Correspondingly, G-d judges the world not as individuals, but as a mass. When the majority sin with immorality and idolatry, G-d judges whether the Creation was worthwhile at all, since all act with commonality and are not unique. "Hashem reconsidered having made Man of earth." (6:6) Then androlomsia comes and kills the good along with the wicked.
Avraham Avinu was the first who stood up against this tendency. "Will You also stamp out the righteous with the wicked?" (18:23) He returned the "image" to its former glory, the sanctity of the individual person, responsibility for his actions. Therefore, whoever saves a single life of Israel it is as if he saved an entire world. The nations of the world remained rebellious; they lost their image and remained profane. Only about Israel does it say that one life is an entire world. When we look around at our neighbors, we clearly sense the loss of the image, the loss of the sanctity of man.

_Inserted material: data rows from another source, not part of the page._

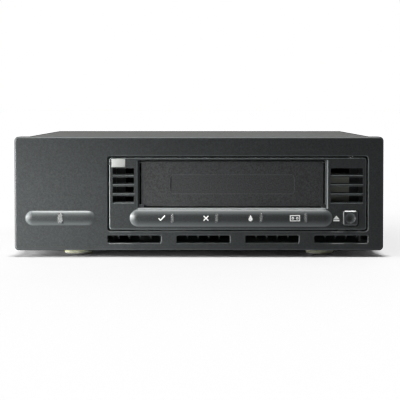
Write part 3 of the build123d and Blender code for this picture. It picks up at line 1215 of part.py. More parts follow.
def socket_outline(inset):
    """The keyed outline of a data socket: a rectangle whose ends lean in, with rounded corners."""
    outline = Trapezoid(SOCKET_SHELL[0] - 2 * inset, SOCKET_SHELL[1] - 2 * inset, SOCKET_LEAN)
    return fillet(outline.vertices(), SOCKET_CORNER)


def data_socket_shell(z):
    """Metal shell of a data socket: a flange behind the panel and a keyed ring standing out through it."""
    flange_y = (PANEL_Y[0] - SHEET, PANEL_Y[0])
    shell = across(Rectangle(*SOCKET_FLANGE), SOCKET_X, z, flange_y)
    ring_y = (flange_y[0], PANEL_Y[1] + SOCKET_PROUD)
    shell += across(socket_outline(0), SOCKET_X, z, ring_y)
    shell -= across(socket_outline(SOCKET_SHELL_WALL), SOCKET_X, z, ring_y)
    for x in about(SOCKET_X, JACK_PITCH):
        shell -= round_bar(JACK_HOLE + SLIDE_FIT, x, z, flange_y)
    return shell


def data_socket_insert(z):
    """Moulded insert of a data socket: its body behind the panel and a slotted tongue inside the shell."""
    back = PANEL_Y[0] - SHEET
    insert = across(Rectangle(*SOCKET_SHELL), SOCKET_X, z, (back - SOCKET_BODY_DEPTH, back))
    tongue_end = PANEL_Y[1] + SOCKET_PROUD - SOCKET_TONGUE_DROP
    insert += across(socket_outline(SOCKET_SHELL_WALL + SOCKET_TONGUE_GAP), SOCKET_X, z, (back, tongue_end))
    return insert - across(Rectangle(*SOCKET_SLOT), SOCKET_X, z, (PANEL_Y[0], tongue_end))


def jack_standoffs():
    """Four hexagonal jack posts, threaded for the cable's screws, two beside each data socket."""
    posts = []
    end = PANEL_Y[1] + JACK_LENGTH
    for x, z in jack_places():
        post = across(RegularPolygon(JACK_ACROSS / 2, 6, major_radius=False), x, z, (PANEL_Y[1], end))
        post += round_bar(JACK_HOLE, x, z, (PANEL_Y[0] - SHEET - JACK_TAIL, PANEL_Y[1]))
        posts.append(post - round_bar(JACK_HOLE, x, z, (PANEL_Y[1] + SHEET, end)))
    return posts


def id_button_places():
    """The z places of the address switch's upper and lower buttons."""
    return (PANEL_MID + ID_BUTTON_SPACING, PANEL_MID - ID_BUTTON_SPACING)


def id_switch_body():
    """Push-wheel address switch: a flanged body with a window for the wheel and a well for each button."""
    body = across(RectangleRounded(*ID_FLANGE, SHEET), ID_X, PANEL_MID, (PANEL_Y[1], ID_FRONT_Y))
    body += across(Rectangle(*ID_BODY), ID_X, PANEL_MID, (PANEL_Y[1] - ID_DEPTH, PANEL_Y[1]))
    body -= across(Rectangle(*ID_WINDOW), ID_X, PANEL_MID, (ID_WHEEL_Y, ID_FRONT_Y))
    wheel_x = about(ID_X, ID_WHEEL_WIDTH + 2 * SEAT_GAP)
    body -= axle(ID_WHEEL_RADIUS + SEAT_GAP, wheel_x, ID_WHEEL_Y, PANEL_MID)
    body -= axle(ROCKER_PIN_RADIUS + RUNNING_FIT, about(ID_X, ID_AXLE), ID_WHEEL_Y, PANEL_MID)
    well = Rectangle(*roomy(ID_BUTTON, ID_BUTTON_GAP))
    for z in id_button_places():
        body -= across(well, ID_X, z, (ID_FRONT_Y - ID_BUTTON_WELL, ID_FRONT_Y))
    return body


def id_wheel():
    """Many-sided number wheel of the address switch, on its own axle."""
    outline = RegularPolygon(ID_WHEEL_RADIUS, ID_WHEEL_SIDES, rotation=180 / ID_WHEEL_SIDES)
    wheel = extrude(Plane.YZ * outline, amount=ID_WHEEL_WIDTH / 2, both=True)
    wheel += axle(ROCKER_PIN_RADIUS, about(0, ID_AXLE - SEAT_GAP), 0, 0)
    return Pos(ID_X, ID_WHEEL_Y, PANEL_MID) * wheel


def id_button(z):
    """Small push button of the address switch."""
    y = (ID_FRONT_Y - ID_BUTTON_WELL + ID_BUTTON_TRAVEL + SEAT_GAP, ID_FRONT_Y + ID_BUTTON_PROUD)
    key = across(Rectangle(*ID_BUTTON), ID_X, z, y)
    return chamfer(key.faces().sort_by(Axis.Y)[-1].edges(), SEAT_GAP)


def data_ribbon():
    """Ribbon cable from the drive's data plug up to the upper data socket, drawn in the side view."""
    low, high = BOARD_Z[1] + DATA_PLUG[2] / 2, SOCKET_Z["upper"]
    start, end = plug_y(DATA_PLUG)[1], PANEL_Y[0] - SHEET - SOCKET_BODY_DEPTH
    rise = about(middle((start, end)), RIBBON_RISE)
    line = FilletPolyline((start, low), (rise[0], low), (rise[1], high), (end, high), radius=RIBBON_BEND)
    ribbon = extrude(Plane.YZ * trace(line, RIBBON_THICKNESS), amount=RIBBON_WIDTH / 2, both=True)
    return Pos(SOCKET_X, 0, 0) * ribbon


def power_harness():
    """Flat power lead from the supply's board round to the drive's power plug, drawn in plan."""
    z = BOARD_Z[1] + POWER_PLUG[2] / 2
    x = PSU_X[0] + HARNESS_INSET
    plug_x, tail_y = middle(power_plug_x()), plug_y(POWER_PLUG)[1]
    loop_y = max(PSU_Y[1], tail_y) + HARNESS_LOOP
    route = ((x, PSU_Y[1]), (x, loop_y), (plug_x, loop_y), (plug_x, tail_y))
    line = FilletPolyline(*route, radius=HARNESS_BENDS)
    lead = Pos(0, 0, z) * extrude(trace(line, HARNESS_WIDTH), amount=HARNESS_THICKNESS / 2, both=True)
    header_x = about(x, HARNESS_WIDTH + 2 * HARNESS_HEADER_WALL)
    return lead + block(header_x, (PSU_Y[1] - HARNESS_WIDTH, PSU_Y[1]), (PSU_TOP, z + HARNESS_THICKNESS))


SINGLE_PIECES = [
    front_bezel, power_light_pipe, power_light_board, rubber_feet, base_tray, top_cover, cover_screws,
    drive_bezel, cartridge_door, eject_button, status_light_pipes, status_board, drive_chassis, drive_lid,
    lid_screws, drive_rail_left, drive_rail_right, rail_screws, cartridge_receiver, reel_motor, drive_hub,
    takeup_motor, takeup_reel, guide_plate, head_carriage, head_frame, head_stepper, lead_screw, load_motor,
    main_board, drive_plugs, psu_board, psu_standoffs, psu_heatsink, psu_transformer, psu_capacitor, rear_panel,
    mains_inlet, mains_pins, switch_housing, power_rocker, fan_frame, fan_rotor, fan_guard, fan_screws,
    jack_standoffs, id_switch_body, id_wheel, data_ribbon, power_harness,
]

pieces = {make.__name__: make() for make in SINGLE_PIECES}
for number, place in enumerate(ROLLER_XY, start=1):
    pieces[f"guide_roller_{number}"] = guide_roller(place)
for level, z in SOCKET_Z.items():
    pieces[f"data_socket_shell_{level}"] = data_socket_shell(z)
    pieces[f"data_socket_insert_{level}"] = data_socket_insert(z)
for level, z in zip(("upper", "lower"), id_button_places()):
    pieces[f"id_button_{level}"] = id_button(z)

os.makedirs("parts", exist_ok=True)
for name, piece in pieces.items():
    export_step(Compound(children=piece) if isinstance(piece, list) else piece, f"parts/{name}.step")
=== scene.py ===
"""A table-top tape drive: materials, small fittings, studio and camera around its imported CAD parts."""

import logging
import math
from collections.abc import Iterable, Sequence
from dataclasses import dataclass, replace
from enum import Enum

import bmesh
import bpy
from bmesh.types import BMesh, BMVert
from bpy.types import ID, Material, Mesh, Node, NodeSocket, NodeTree, Object
from mathutils import Matrix, Vector
from mathutils.bvhtree import BVHTree

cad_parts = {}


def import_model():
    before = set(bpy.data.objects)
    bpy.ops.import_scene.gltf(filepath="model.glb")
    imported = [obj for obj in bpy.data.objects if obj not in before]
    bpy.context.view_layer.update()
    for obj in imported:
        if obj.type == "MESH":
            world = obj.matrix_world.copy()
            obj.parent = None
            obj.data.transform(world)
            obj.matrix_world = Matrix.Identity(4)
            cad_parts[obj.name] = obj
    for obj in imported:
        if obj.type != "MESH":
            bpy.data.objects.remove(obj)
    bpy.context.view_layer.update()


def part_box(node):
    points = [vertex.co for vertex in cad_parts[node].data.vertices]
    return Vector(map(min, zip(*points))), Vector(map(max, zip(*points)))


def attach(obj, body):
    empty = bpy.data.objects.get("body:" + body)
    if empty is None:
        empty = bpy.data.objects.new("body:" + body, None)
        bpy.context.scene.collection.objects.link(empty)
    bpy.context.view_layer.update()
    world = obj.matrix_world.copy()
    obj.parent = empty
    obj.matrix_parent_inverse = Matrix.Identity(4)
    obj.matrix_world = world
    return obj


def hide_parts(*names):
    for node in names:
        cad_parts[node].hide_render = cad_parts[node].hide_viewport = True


Point = tuple[float, float]
Triple = tuple[float, float, float]
Colour = Triple
Stops = Sequence[tuple[float, Colour]]
Value = NodeSocket | float | Triple

MM = 0.001
# Points nearer to each other than this are one point.
WELD = 0.001 * MM
# How thick printed ink is.
FILM = 0.04 * MM
# Edges bent more than this stay sharp.
SHARP = math.radians(35.0)
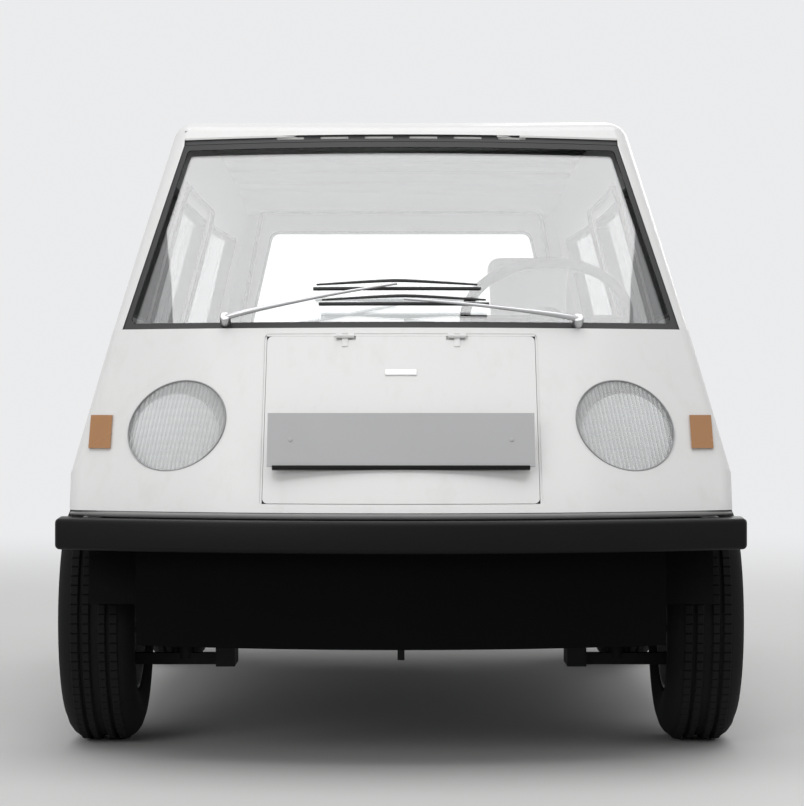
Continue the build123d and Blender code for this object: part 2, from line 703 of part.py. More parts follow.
# Front suspension: each side has a lower arm on the rail, an upper arm on a tower, and a damper.
upper_z = axle_z + kingpin_span
lower_z = axle_z - kingpin_span
rail_outer = rail_x + rail_width / 2
tower_x = front_well_x
arm_half = 14
link = z_box(lower_z - 12, lower_z + 12, front_axle_y - arm_half, front_axle_y + arm_half, rail_outer - 40, kingpin_x)
link += z_box(lower_z - 12, rail_top - rail_height, front_axle_y - 60, front_axle_y + 60, rail_outer - 40,
              rail_outer)
link += z_box(upper_z - 12, upper_z + 12, front_axle_y - arm_half, front_axle_y + arm_half, tower_x, kingpin_x)
link += z_box(rail_top, upper_z + 24, front_axle_y - 50, front_axle_y + 50, tower_x, tower_x + 16)
for level in (upper_z, lower_z):
    link += Pos(kingpin_x, front_axle_y, level) * Cylinder(kingpin_eye, 30)
for level in (upper_z, lower_z):
    link -= Pos(kingpin_x, front_axle_y, level) * Cylinder(kingpin_radius + running_fit, 60)
damper_x = front_well_x + 58
damper_rod = 18
damper_top = axle_z + sqrt(arch_front**2 - damper_rod**2) - seat_gap
link += Pos(damper_x, front_axle_y, (lower_z + damper_top) / 2) * Cylinder(damper_rod, damper_top - lower_z)
link += Pos(damper_x, front_axle_y, lower_z + 150) * Cylinder(34, 190)
parts["front_suspension"] = [link, mirror(link, Plane.YZ)]

# Rear axle: a tube each side of the motor, its stub, and a leaf spring under the rail.
spring_y = 250
spring_eye = 16
leaf_top = axle_z + axle_tube + 10
rail_under = rear_rail_top - rail_height
leaf = make_face(
    ThreePointArc((rear_axle_y - spring_y, rail_under - 8), (rear_axle_y, leaf_top), (rear_axle_y + spring_y, rail_under - 8))
    + Line((rear_axle_y + spring_y, rail_under - 8), (rear_axle_y + spring_y, rail_under - 20))
    + ThreePointArc((rear_axle_y + spring_y, rail_under - 20), (rear_axle_y, leaf_top - 14),
                    (rear_axle_y - spring_y, rail_under - 20))
    + Line((rear_axle_y - spring_y, rail_under - 20), (rear_axle_y - spring_y, rail_under - 8))
)
leaf_plane = Plane(origin=(rail_x - 25, 0, 0), x_dir=(0, 1, 0), z_dir=(1, 0, 0))
half_axle = extrude(leaf_plane * leaf, amount=50)
for end in (-1, 1):
    middle = rear_axle_y + end * (spring_y - 10)
    half_axle += z_box(rail_under - 30, rail_under, middle - 18, middle + 18, rail_x - 25, rail_x + 25)
half_axle += x_rod(motor_half, hub_low_x - 3, rear_axle_y, axle_z, axle_tube)
half_axle += stub(motor_half, rear_axle_y)
parts["rear_axle"] = [half_axle, mirror(half_axle, Plane.YZ)]

# Wheels: a steel rim with a dished and vented disc and a drum, and a tyre with round shoulders.
rim_profile = [
    (tyre_outer_x - tyre_width + 14, bead_radius),
    (tyre_outer_x - tyre_width + 14, bead_radius + bead_seat),
    (tyre_outer_x - tyre_width + 34, bead_radius + bead_seat),
    (tyre_outer_x - tyre_width + 38, bead_radius - 3),
    (tyre_outer_x - tyre_width + 50, bead_radius - 14),
    (rim_outer_x - 34, bead_radius - 14),
    (rim_outer_x - 28, bead_radius - 3),
    (rim_outer_x - 24, bead_radius + bead_seat),
    (rim_outer_x - 2, bead_radius + bead_seat),
    (rim_outer_x - 2, bead_radius - 6),
    (rim_outer_x - 14, bead_radius - 10),
    (hub_low_x + 44, drum_radius + 10),
    (hub_low_x + 62, drum_radius - 12),
    (hub_low_x + 52, hub_radius + 22),
    (hub_low_x + 58, hub_radius),
    (hub_low_x + 58, stub_radius + running_fit),
    (hub_low_x, stub_radius + running_fit),
    (hub_low_x, hub_radius),
    (hub_low_x + drum_depth, hub_radius),
    (hub_low_x + drum_depth, drum_radius - 8),
    (hub_low_x, drum_radius - 8),
    (hub_low_x, drum_radius),
    (hub_low_x + 38, drum_radius + 2),
    (hub_low_x + 40, bead_radius - 20),
    (tyre_outer_x - tyre_width + 50, bead_radius - 20),
]


def wheel_turn(profile):
    """A solid of revolution about the left front wheel's axle, from X and radius."""
    flat = make_face(Polyline(*profile, close=True))
    plane = Plane(origin=(0, front_axle_y, axle_z), x_dir=(1, 0, 0), z_dir=(0, -1, 0))
    axis = Axis((0, front_axle_y, axle_z), (1, 0, 0))
    return revolve(plane * flat, axis)


rim = wheel_turn(rim_profile)
vent_low_x = hub_low_x + 62 - vent_depth
for vent in range(vent_count):
    rim -= Pos(0, front_axle_y, axle_z) * Rot(vent * 360 / vent_count, 0, 0) * x_rod(
        vent_low_x, tyre_outer_x, 0, drum_radius, vent_radius)
tyre_inner_x = tyre_outer_x - tyre_width
crown = 4
tyre_flat = make_face(
    Polyline((tyre_inner_x + 24, bead_radius + bead_seat + seat_gap), (rim_outer_x - 12, bead_radius + bead_seat + seat_gap))
    + Line((rim_outer_x - 12, bead_radius + bead_seat + seat_gap), (rim_outer_x, bead_radius + 12))
    + ThreePointArc((rim_outer_x, bead_radius + 12), (tyre_outer_x, bead_radius + 52), (tyre_outer_x - 16, tyre_radius - 20))
    + ThreePointArc((tyre_outer_x - 16, tyre_radius - 20), (tyre_outer_x - 24, tyre_radius - 9),
                    (tyre_outer_x - 36, tyre_radius - crown))
    + ThreePointArc((tyre_outer_x - 36, tyre_radius - crown), (wheel_x, tyre_radius),
                    (tyre_inner_x + 36, tyre_radius - crown))
    + ThreePointArc((tyre_inner_x + 36, tyre_radius - crown), (tyre_inner_x + 24, tyre_radius - 9),
                    (tyre_inner_x + 16, tyre_radius - 20))
    + ThreePointArc((tyre_inner_x + 16, tyre_radius - 20), (tyre_inner_x, bead_radius + 52),
                    (tyre_inner_x + 12, bead_radius + 12))
    + Line((tyre_inner_x + 12, bead_radius + 12), (tyre_inner_x + 24, bead_radius + bead_seat + seat_gap))
)
wheel_plane = Plane(origin=(0, front_axle_y, axle_z), x_dir=(1, 0, 0), z_dir=(0, -1, 0))
tyre = revolve(wheel_plane * tyre_flat, Axis((0, front_axle_y, axle_z), (1, 0, 0)))
for name, axle_y, side in (("fl", front_axle_y, 1), ("fr", front_axle_y, -1), ("rl", rear_axle_y, 1),
                           ("rr", rear_axle_y, -1)):
    for label, piece in (("rim_", rim), ("tyre_", tyre)):
        placed = piece if side > 0 else mirror(piece, Plane.YZ)
        parts[label + name] = Pos(0, axle_y - front_axle_y, 0) * placed

# Wipers: a spindle at each end of the screen's foot, an arm, and a blade lying near the middle.
wiper_table = [
    # spindle x, spindle z, blade middle x, blade z, half length
    (-355, belt_z + 12, -8, belt_z + 78, 170),
    (358, belt_z + 9, 6, belt_z + 46, 172),
]


def bar(start, end, width, thick):
    """A flat bar between two places, its width along the screen's slope."""
    a = Vector(*start)
    b = Vector(*end)
    along = (b - a).normalized()
    normal = Vector(0, -cos(radians(screen_rake)), sin(radians(screen_rake)))
    normal = normal - along * normal.dot(along)
    return Plane(origin=(a + b) / 2, x_dir=along, z_dir=normal) * Box((b - a).length, width, thick)


wipers = []
for spindle_x, spindle_z, blade_x, blade_z, half in wiper_table:
    arm = bar(screen_point(spindle_x, spindle_z, 14), screen_point(blade_x, blade_z, 20), 9, 5)
    left = screen_point(blade_x - half, blade_z, 12)
    right = screen_point(blade_x + half, blade_z, 12)
    centre = screen_point(blade_x, blade_z, 12)
    blade = bar(left, centre, 8, 14) + bar(centre, right, 8, 14)
    lean = radians(screen_rake)
    foot = Plane(origin=screen_point(spindle_x, spindle_z, 0), x_dir=(1, 0, 0), z_dir=(0, -cos(lean), sin(lean)))
    spindle = foot * Pos(0, 0, 4) * Cylinder(10, 30)
    saddle = Plane(origin=screen_point(blade_x, blade_z, 14), x_dir=(1, 0, 0), z_dir=foot.z_dir) * Box(26, 12, 18)
    wipers.append(arm + blade + saddle + spindle - body_levels(2 - seat_gap)[1] - body_levels(-seat_gap)[0])
parts["wipers"] = wipers

for name, piece in parts.items():
    solid = Compound(children=[Part() + p for p in piece]) if isinstance(piece, list) else piece
    export_step(solid, "parts/" + name + ".step")
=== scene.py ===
import math

import bmesh
import bpy
from mathutils import Matrix, Vector


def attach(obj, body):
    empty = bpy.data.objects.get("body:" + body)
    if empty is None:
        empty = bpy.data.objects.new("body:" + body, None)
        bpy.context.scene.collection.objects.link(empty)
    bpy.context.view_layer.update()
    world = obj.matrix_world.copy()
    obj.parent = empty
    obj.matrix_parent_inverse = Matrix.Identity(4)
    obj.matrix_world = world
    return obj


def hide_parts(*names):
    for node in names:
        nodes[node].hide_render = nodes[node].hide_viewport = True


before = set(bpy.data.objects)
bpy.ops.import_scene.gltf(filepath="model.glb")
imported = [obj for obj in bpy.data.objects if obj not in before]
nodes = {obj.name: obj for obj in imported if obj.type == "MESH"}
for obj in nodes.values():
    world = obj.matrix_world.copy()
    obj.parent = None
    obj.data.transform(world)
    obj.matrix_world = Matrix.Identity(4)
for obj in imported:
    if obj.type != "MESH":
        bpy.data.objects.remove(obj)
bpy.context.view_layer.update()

# Underbody. A welded frame of box section carries the floor, the suspension, the battery and the motor.
# All of it is brushed with black chassis paint, and road dust dulls what is near the ground.


def set_inputs(node, **values):
    """Gives the inputs of a shader node their values."""
    for key, value in values.items():
        node.inputs[key.replace("_", " ")].default_value = value


def add_node(tree, kind, **values):
    """A new shader node with the values of its inputs."""
    node = tree.nodes.new("ShaderNode" + kind)
    set_inputs(node, **values)
    return node


def mix_colours(tree, first, second, factor):
    """A mix of two colours. The first may come from another node."""
    node = tree.nodes.new("ShaderNodeMix")
    node.data_type = "RGBA"
    if isinstance(first, bpy.types.NodeSocket):
        tree.links.new(first, node.inputs["A"])
    else:
        node.inputs["A"].default_value = (*first, 1)
    node.inputs["B"].default_value = (*second, 1)
    tree.links.new(factor, node.inputs["Factor"])
    return node.outputs["Result"]


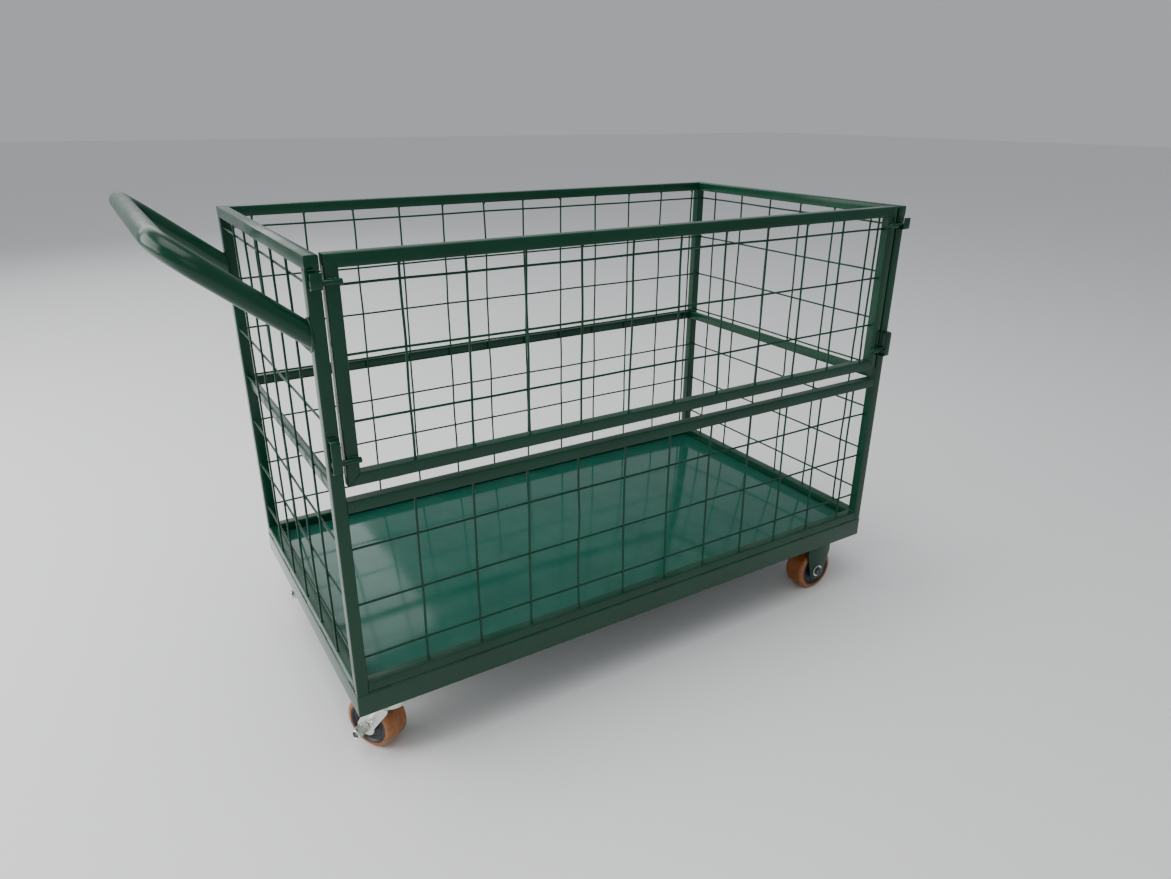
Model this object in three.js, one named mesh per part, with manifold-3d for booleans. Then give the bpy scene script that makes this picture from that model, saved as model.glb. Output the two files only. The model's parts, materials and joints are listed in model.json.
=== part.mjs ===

The solution is in the words of the Rambam (Hil. De'ot 6: 1):
Man's nature is to be drawn in his thoughts and actions after his friends, and he acts like the people of his country. Therefore, a person has to connect with righteous people and to sit next to the wise men always, so that he will learn from their actions ...If all the nations ... were acting in a not good manner, as in our times ... he should sit alone ... And if they are bad and sinners that they will not allow him to live in their country unless he mingles with them ... he should go out to the caves and deserts!